Is it possible to obtain a guaranteed business loan with poor credit?

While no loan can be completely "guaranteed," several options cater to individuals with credit scores as low as 500, and some may not require a credit check. Products like MCAs, revenue-based financing, and equipment financing often overlook personal credit data in favor of revenue metrics or collateral. For specific guidance based on your credit tier, refer to our comprehensive guide.

What does the term 'SBA guaranteed loan' signify?

SBA guaranteed loans operate differently from "guaranteed approval" loans. In this case, the federal government backs a significant portion of the loan, which enables banks to offer appealing rates and terms, but this security is for lenders, not borrowers. In essence, if a borrower defaults, the SBA compensates the lender for the guaranteed amount. While these loans come with lower interest rates and extended repayment terms, they require borrowers to have a good credit score and meet various financial criteria, making them less accessible than the higher-approval-rate products discussed here.

How quickly can I receive approval for a business loan with a high approval rate?

One major benefit of high-approval options is their speed; approvals can often happen within hours, with funding typically available in 24-48 hours. Invoice factoring may take a couple of days to establish, but subsequent invoices can be funded on the same day.

What indicators suggest a guaranteed business loan scam?

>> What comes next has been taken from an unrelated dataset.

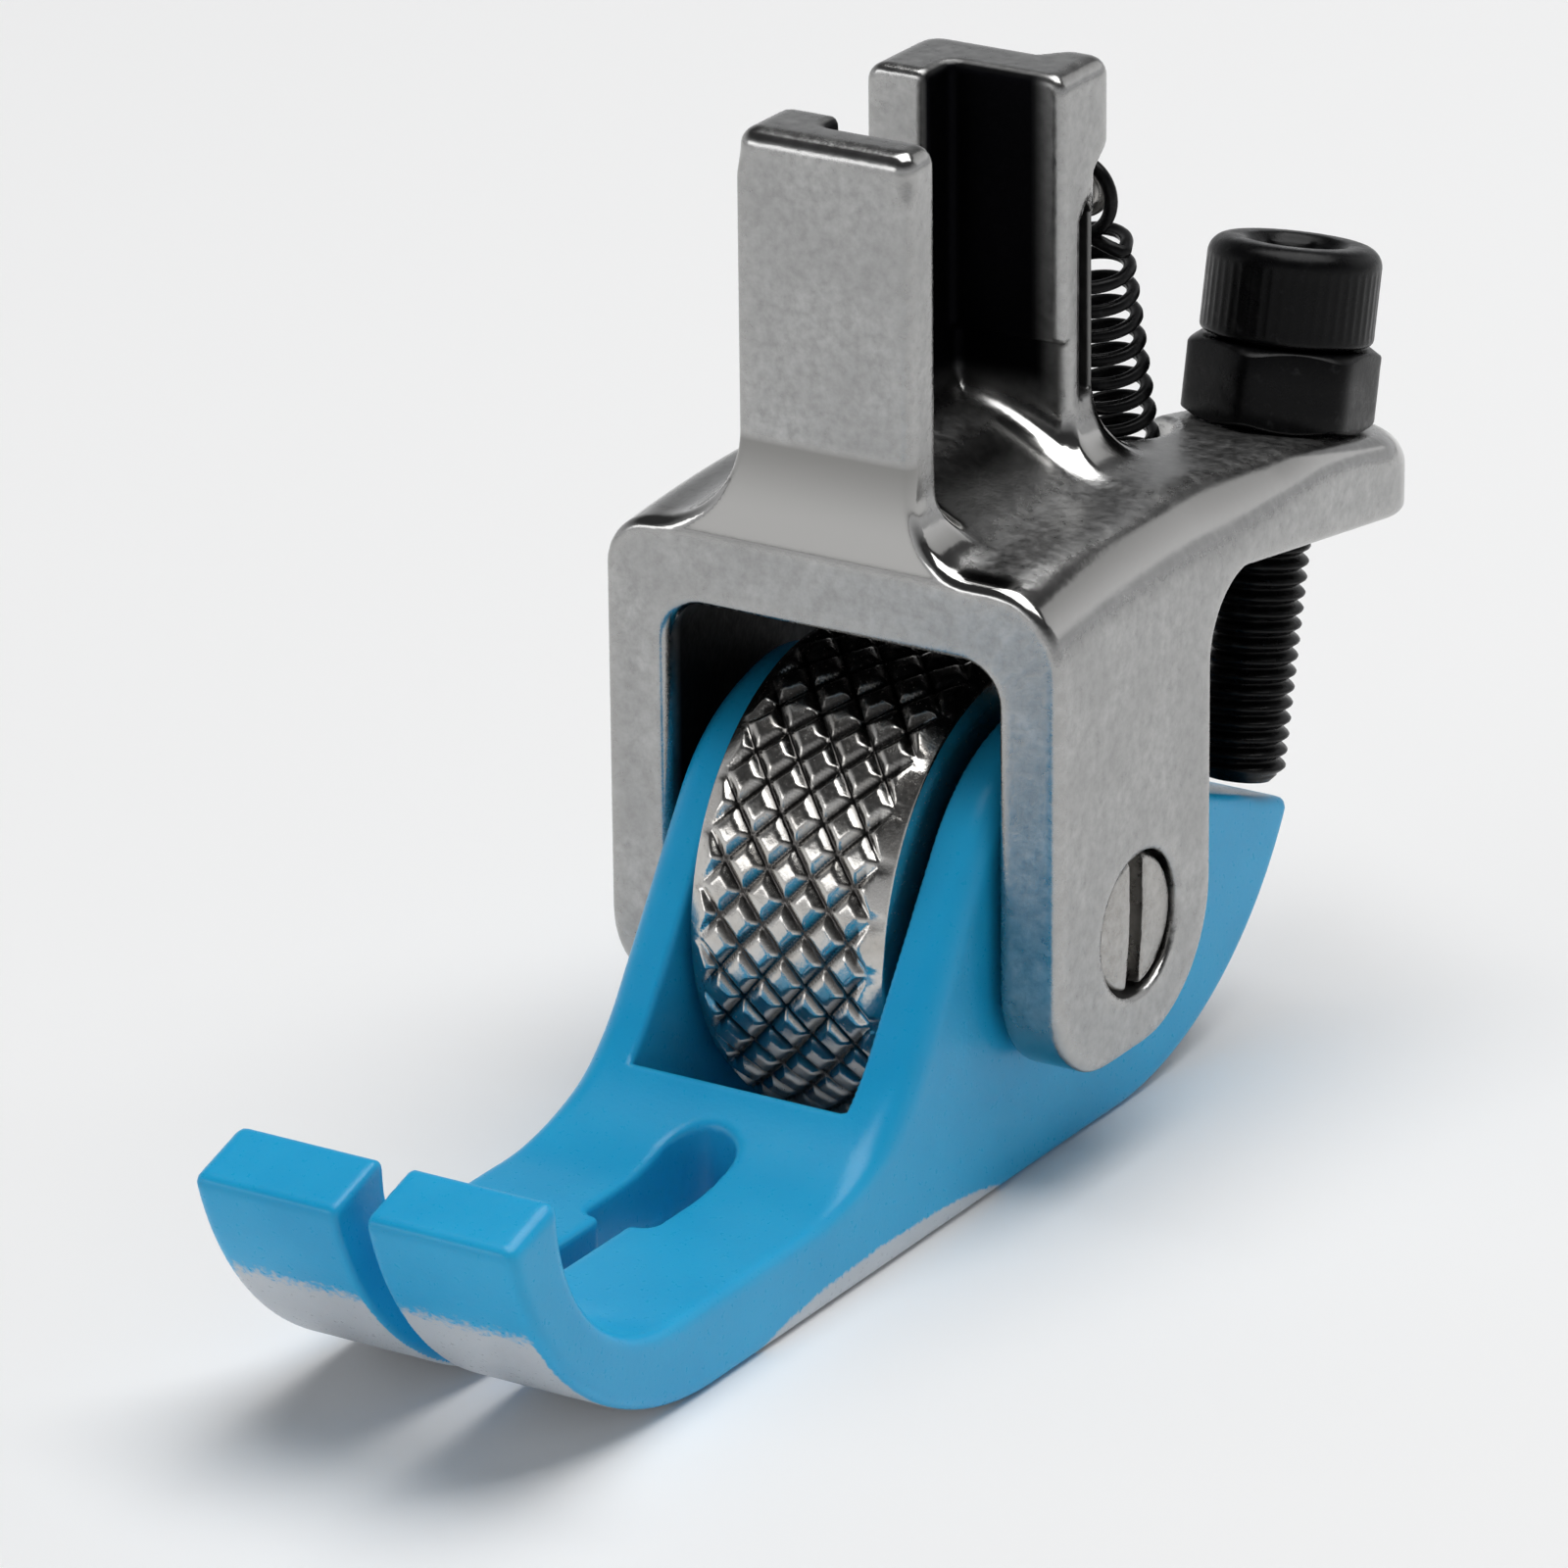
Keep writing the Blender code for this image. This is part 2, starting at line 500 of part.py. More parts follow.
# --- Roller, bush and pivot screw ----------------------------------------------------------------
def make_roller(material):
    bore = SHAFT_RADIUS + GAP + BUSH_WALL + GAP
    half = ROLLER_HALF_WIDTH
    rim = ROLLER_RADIUS - ROLLER_CHAMFER_DEPTH
    tread = half - ROLLER_CHAMFER_WIDTH
    profile = [(bore, -half), (rim, -half), (ROLLER_RADIUS, -tread), (ROLLER_RADIUS, tread),
               (rim, half), (bore, half)]
    roller = lathe("knurled_roller", profile, 56)
    place(roller, Vector((0.0, 0.0, PIVOT_HEIGHT)), Vector((1.0, 0.0, 0.0)))
    finish(roller, material, 20)
    return roller


def make_bush(material):
    inner = SHAFT_RADIUS + GAP
    outer = inner + BUSH_WALL
    half = BUSH_HALF_LENGTH
    bush = lathe("roller_bush", [(inner, -half), (outer, -half), (outer, half), (inner, half)], 32)
    place(bush, Vector((0.0, 0.0, PIVOT_HEIGHT)), Vector((1.0, 0.0, 0.0)))
    finish(bush, material, 30)
    return bush


def make_pivot_screw(material):
    """Shoulder screw; its head stands just inside the counterbore of the right leg."""
    head_top = YOKE_HALF_WIDTH - PIVOT_HEAD_RECESS
    head_bottom = head_top - PIVOT_HEAD_THICKNESS
    edge = PIVOT_EDGE
    thread_start = -LEG_INSIDE + GAP
    end = -YOKE_HALF_WIDTH + PIVOT_HEAD_RECESS
    profile = [(0.0, end), (PIVOT_THREAD_RADIUS - 2 * edge, end), (PIVOT_THREAD_RADIUS, end + 2 * edge),
               (PIVOT_THREAD_RADIUS, thread_start - GAP), (SHAFT_RADIUS, thread_start + GAP),
               (SHAFT_RADIUS, head_bottom), (PIVOT_HEAD_RADIUS, head_bottom),
               (PIVOT_HEAD_RADIUS, head_top - edge), (PIVOT_HEAD_RADIUS - edge, head_top),
               (0.0, head_top)]
    screw = lathe("pivot_screw", profile, 32)
    slot_half = PIVOT_SLOT_WIDTH / 2
    slot = box("pivot_slot", (-OVERSHOOT, -slot_half, head_top - PIVOT_SLOT_DEPTH),
               (OVERSHOOT, slot_half, head_top + OVERSHOOT))
    combine(screw, slot, "DIFFERENCE")
    for piece in (screw, slot):
        place(piece, Vector((0.0, 0.0, PIVOT_HEIGHT)), Vector((1.0, 0.0, 0.0)))
    finish(screw, material, 25)
    return screw


# --- Adjusting screw and nut ---------------------------------------------------------------------
def hexagon(flats, turn):
    corner = flats / math.sqrt(3.0)
    return [(corner * math.cos(turn + k * math.pi / 3), corner * math.sin(turn + k * math.pi / 3))
            for k in range(6)]


def make_adjusting_screw(material):
    """Socket-head screw; its own z = 0 lies on the top of the arm."""
    under_head = SEAT_GAP + NUT_HEIGHT + SEAT_GAP
    top = under_head + HEAD_HEIGHT
    profile = [(0.0, -TIP_DEPTH), (TIP_RADIUS, -TIP_DEPTH), (THREAD_RADIUS, -TIP_DEPTH + TIP_TAPER),
               (THREAD_RADIUS, under_head), (HEAD_RADIUS, under_head), (HEAD_RADIUS, top - HEAD_ROUND)]
    profile += arc((HEAD_RADIUS - HEAD_ROUND, top - HEAD_ROUND), HEAD_ROUND, 30, 90, 2)
    profile.append((0.0, top))
    screw = lathe("adjusting_screw", profile, 32)
    socket = prism("screw_socket", hexagon(SOCKET_FLATS, NUT_TURN), "z", top - SOCKET_DEPTH,
                   top + OVERSHOOT)
    combine(screw, socket, "DIFFERENCE")
    for piece in (screw, socket):
        place(piece, Vector((SCREW_X, SCREW_Y, SCREW_Z)), SCREW_DIRECTION)
    finish(screw, material, 25)
    return screw


def make_lock_nut(material):
    """Hexagon nut with both rims chamfered."""
    bottom = SEAT_GAP
    top = bottom + NUT_HEIGHT
    nut = prism("lock_nut", hexagon(NUT_FLATS, NUT_TURN), "z", bottom, top)
    corner = NUT_FLATS / math.sqrt(3.0)
    rim = NUT_FLATS / 2 - NUT_RIM_STEP
    hole = THREAD_RADIUS + GAP
    outside = corner + 2 * NUT_RIM_STEP
    blank = [(hole, bottom - MM), (rim, bottom - MM), (rim, bottom), (outside, bottom + NUT_CHAMFER),
             (outside, top - NUT_CHAMFER), (rim, top), (rim, top + MM), (hole, top + MM)]
    ring = lathe("nut_blank", blank, 36)
    combine(nut, ring, "INTERSECT")
    for piece in (nut, ring):
        place(piece, Vector((SCREW_X, SCREW_Y, SCREW_Z)), SCREW_DIRECTION)
    finish(nut, material, 20)
    return nut


# --- Spring and its holders ----------------------------------------------------------------------
def post_height():
    """The post stands just under the inner top of the spring's upper loop."""
    return UPPER_LOOP_Z + UPPER_LOOP_RADIUS - WIRE_RADIUS - GAP - POST_RADIUS


def pin_centre():
    """The pin lies just above the inner bottom of the spring's lower loop."""
    loop = spring_axis(LOWER_LOOP_Z)
    return Vector((SPRING_X, loop.y, LOWER_LOOP_Z - COIL_RADIUS + WIRE_RADIUS + GAP + PIN_RADIUS))


def spring_path():
    """Upper loop across X, coils along the leaning axis, lower loop in the plane of the axis."""
    path = []
    loop_y = spring_axis(UPPER_LOOP_Z).y + LOOP_OFFSET
    for i in range(20):
        angle = math.radians(215.0 - 290.0 * i / 19)
        path.append(Vector((SPRING_X + UPPER_LOOP_RADIUS * math.cos(angle), loop_y,
                            UPPER_LOOP_Z + UPPER_LOOP_RADIUS * math.sin(angle))))
    top_z = UPPER_LOOP_Z - UPPER_LOOP_RADIUS - SPRING_PITCH / 2
    bottom_z = LOWER_LOOP_Z + COIL_RADIUS + SPRING_PITCH / 2
    length = (spring_axis(bottom_z) - spring_axis(top_z)).length
    turns = math.floor(length / SPRING_PITCH) + 0.25
    side = Vector((1.0, 0.0, 0.0))
    back = SPRING_DOWN.cross(side)
    per_turn = 11
    steps = round(turns * per_turn)
    for i in range(steps + 1):
        angle = -math.tau * turns * i / steps
        centre = spring_axis(top_z + (bottom_z - top_z) * i / steps)
        path.append(centre + (side * math.cos(angle) + back * math.sin(angle)) * COIL_RADIUS)
    loop = spring_axis(LOWER_LOOP_Z)
    for i in range(17):
        angle = math.radians(60.0 - 290.0 * i / 16)
        path.append(Vector((SPRING_X, loop.y + COIL_RADIUS * math.cos(angle),
                            LOWER_LOOP_Z + COIL_RADIUS * math.sin(angle))))
    return path


def make_spring(material):
    curve = bpy.data.curves.new("tension_spring", "CURVE")
    curve.dimensions = "3D"
    curve.bevel_depth = WIRE_RADIUS
    curve.bevel_resolution = 1
    curve.use_fill_caps = True
    path = spring_path()
    spline = curve.splines.new("POLY")
    spline.points.add(len(path) - 1)
    for point, place_at in zip(spline.points, path):
        point.co = (*place_at, 1.0)
    curve.materials.append(material)
    return add_object("tension_spring", curve)


def make_post(material):
    start = SHANK_REAR - POST_DEPTH
    length = POST_END_Y - start
    shoulder = length - POST_HEAD_THICKNESS
    post = lathe("spring_post", [(0.0, 0.0), (POST_RADIUS, 0.0), (POST_RADIUS, shoulder),
                                 (POST_HEAD_RADIUS, shoulder), (POST_HEAD_RADIUS, length - POST_EDGE),
                                 (POST_HEAD_RADIUS - POST_EDGE, length), (0.0, length)], 16)
    place(post, Vector((SPRING_X, start, post_height())), Vector((0.0, 1.0, 0.0)))
    finish(post, material, 30)
    return post


def make_heel_pin(material):
    pin = lathe("heel_pin", [(0.0, -PIN_HALF_LENGTH), (PIN_RADIUS, -PIN_HALF_LENGTH),
                             (PIN_RADIUS, PIN_HALF_LENGTH), (0.0, PIN_HALF_LENGTH)], 14)
    place(pin, pin_centre(), Vector((1.0, 0.0, 0.0)))
    finish(pin, material, 30)
    return pin


def centre_on_base():
    """Move everything so that the origin is the middle of the bounding box's base."""
    bpy.context.view_layer.update()
    for piece in bpy.data.objects:
        piece.matrix_world = Matrix.Translation((0.0, SHIFT_Y, 0.0)) @ piece.matrix_world


def main():
    clear_scene()
    steel = metal("polished_steel", (0.62, 0.61, 0.60), 0.22, 1.0)
    plastic = metal("blue_plastic", (0.02, 0.26, 0.52), 0.42, 0.0)
    black = metal("black_oxide", (0.018, 0.018, 0.02), 0.38, 0.6)
    bronze = metal("bearing_bronze", (0.55, 0.36, 0.16), 0.35, 1.0)
    make_yoke(steel)
    make_sole(plastic)
    make_roller(steel)
    make_bush(bronze)
    make_pivot_screw(steel)
    make_adjusting_screw(black)
    make_lock_nut(black)
    make_spring(black)
    make_post(steel)
    make_heel_pin(steel)
    centre_on_base()


main()
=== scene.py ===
"""Roller presser foot: fine surfaces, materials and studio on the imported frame.

Lengths are in millimetres, measured from a point on the floor under the pivot axis, until to_world.
The toe points to -Y, the shank's channel opens to +X.
"""
import json
import math

import bpy
import numpy as np
from mathutils import Matrix, Vector


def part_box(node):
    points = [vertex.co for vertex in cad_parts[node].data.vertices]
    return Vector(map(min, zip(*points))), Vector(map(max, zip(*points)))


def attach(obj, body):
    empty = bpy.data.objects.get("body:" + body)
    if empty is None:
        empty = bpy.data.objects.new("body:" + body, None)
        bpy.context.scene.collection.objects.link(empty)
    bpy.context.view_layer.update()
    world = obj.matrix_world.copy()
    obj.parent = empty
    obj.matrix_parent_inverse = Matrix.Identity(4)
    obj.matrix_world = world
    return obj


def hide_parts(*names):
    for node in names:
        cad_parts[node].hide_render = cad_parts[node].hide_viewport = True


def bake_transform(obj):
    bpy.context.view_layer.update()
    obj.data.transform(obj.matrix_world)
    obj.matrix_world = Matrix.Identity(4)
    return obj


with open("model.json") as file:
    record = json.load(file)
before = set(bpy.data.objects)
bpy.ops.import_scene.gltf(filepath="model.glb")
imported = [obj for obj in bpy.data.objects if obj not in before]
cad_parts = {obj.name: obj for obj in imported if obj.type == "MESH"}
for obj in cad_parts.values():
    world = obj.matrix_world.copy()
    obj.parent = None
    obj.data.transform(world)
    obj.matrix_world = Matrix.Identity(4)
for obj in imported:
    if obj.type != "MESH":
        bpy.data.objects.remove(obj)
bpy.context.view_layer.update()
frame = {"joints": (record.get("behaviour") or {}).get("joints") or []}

MM = 0.001
NET_SPACING = 0.15
JOINTS = {joint["name"]: joint for joint in frame["joints"]}
PIVOT = Vector(JOINTS["sole_tilt"]["pos_m"])
ORIGIN = Vector((PIVOT.x, PIVOT.y, 0.0))
PIVOT_Z = PIVOT.z / MM
SCREW_AXIS = Vector(JOINTS["nut_turn"]["axis"])
SCREW_SEAT = (Vector(JOINTS["nut_turn"]["pos_m"]) - ORIGIN) / MM
TILT = math.atan2(SCREW_AXIS.y, SCREW_AXIS.z)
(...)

A red flag is any upfront fee requirement before funding is provided, as legitimate lenders deduct fees from loan proceeds. Other warning signs include vague promises of guaranteed approval, lack of interest in your financial details, and pressure tactics.

Is it advisable to pursue a guaranteed business loan or wait for a bank loan?

The most suitable option depends on your urgency, credit circumstances, and funding intentions. If immediate capital is crucial and your credit score is under 680, then high-approval loans are advisable, even with higher costs. In contrast, those with good credit and a longer timeline can benefit more from traditional loans.